> Written problem
Extract the complete data exactly as given.

> Given data
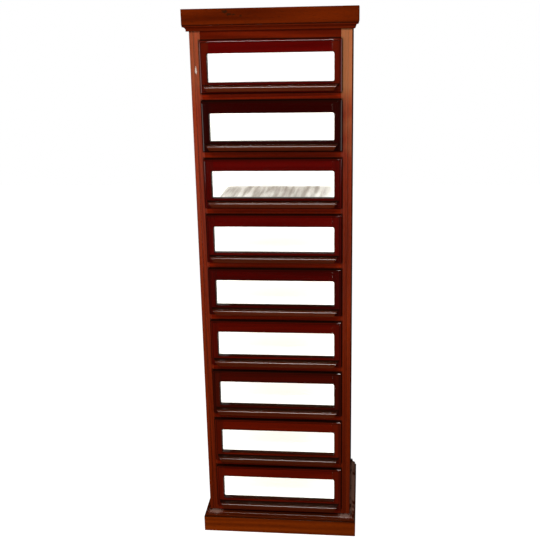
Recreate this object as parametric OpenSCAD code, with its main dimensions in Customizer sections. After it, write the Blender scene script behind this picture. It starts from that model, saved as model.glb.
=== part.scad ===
// Narrow free-standing cabinet with one column of glazed, lipped drawers.
// X runs across the front, Y from front to back, Z up. The front faces -Y.
// The origin is on the floor, at the middle of the whole object's width and depth.

/* [Overall] */
// Height from the floor to the top of the cornice
cabinet_h = 1736; // [1720:1:1780]
// Width across the outside of the two side boards
carcass_w = 480; // [460:2:520]
// Depth of the side boards
carcass_d = 380; // [340:2:420]
// How far the plinth stands out from the carcass
overhang = 20; // [18:1:24]

/* [Drawers] */
// Height from the bottom of one drawer front to the next
drawer_pitch = 174.8; // [172:0.1:177]
// Height of a drawer front, lip to lip
front_h = 155; // [152:0.5:158]
// Height above the floor of the lowest drawer front
lowest_front_z = 94; // [88:1:110]
// How far the face of a front stands out from the carcass
front_proud = 12; // [10:0.5:14]
// How far a front laps over the edges of its opening
front_lap = 4; // [3:0.5:5]
// Height of the window in a front
window_h = 84; // [76:0.5:86]
// Width of the bars on each side of the window
front_stile_w = 24; // [22:0.5:30]
// Height of the bar above the window
front_top_rail_h = 38.5; // [34:0.5:40]
// Radius of the window's corners
window_r = 6; // [4:0.5:8]
// How far the pull stands out from the face of its front
pull_reach = 27; // [22:0.5:32]

/* [Boards] */
// Thickness of the two side boards
side_t = 12; // [10:0.5:14]
// Visible width of the stile beside each front
stile_show = 16; // [14:0.5:18]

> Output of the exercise
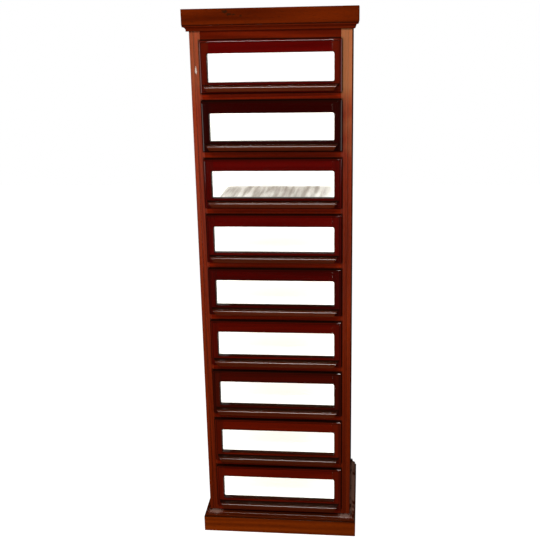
Recreate this object as parametric OpenSCAD code, with its main dimensions in Customizer sections. After it, write the Blender scene script behind this picture. It starts from that model, saved as model.glb.
=== part.scad ===
// Narrow free-standing cabinet with one column of glazed, lipped drawers.
// X runs across the front, Y from front to back, Z up. The front faces -Y.
// The origin is on the floor, at the middle of the whole object's width and depth.

/* [Overall] */
// Height from the floor to the top of the cornice
cabinet_h = 1736; // [1720:1:1780]
// Width across the outside of the two side boards
carcass_w = 480; // [460:2:520]
// Depth of the side boards
carcass_d = 380; // [340:2:420]
// How far the plinth stands out from the carcass
overhang = 20; // [18:1:24]

/* [Drawers] */
// Height from the bottom of one drawer front to the next
drawer_pitch = 174.8; // [172:0.1:177]
// Height of a drawer front, lip to lip
front_h = 155; // [152:0.5:158]
// Height above the floor of the lowest drawer front
lowest_front_z = 94; // [88:1:110]
// How far the face of a front stands out from the carcass
front_proud = 12; // [10:0.5:14]
// How far a front laps over the edges of its opening
front_lap = 4; // [3:0.5:5]
// Height of the window in a front
window_h = 84; // [76:0.5:86]
// Width of the bars on each side of the window
front_stile_w = 24; // [22:0.5:30]
// Height of the bar above the window
front_top_rail_h = 38.5; // [34:0.5:40]
// Radius of the window's corners
window_r = 6; // [4:0.5:8]
// How far the pull stands out from the face of its front
pull_reach = 27; // [22:0.5:32]

/* [Boards] */
// Thickness of the two side boards
side_t = 12; // [10:0.5:14]
// Visible width of the stile beside each front
stile_show = 16; // [14:0.5:18]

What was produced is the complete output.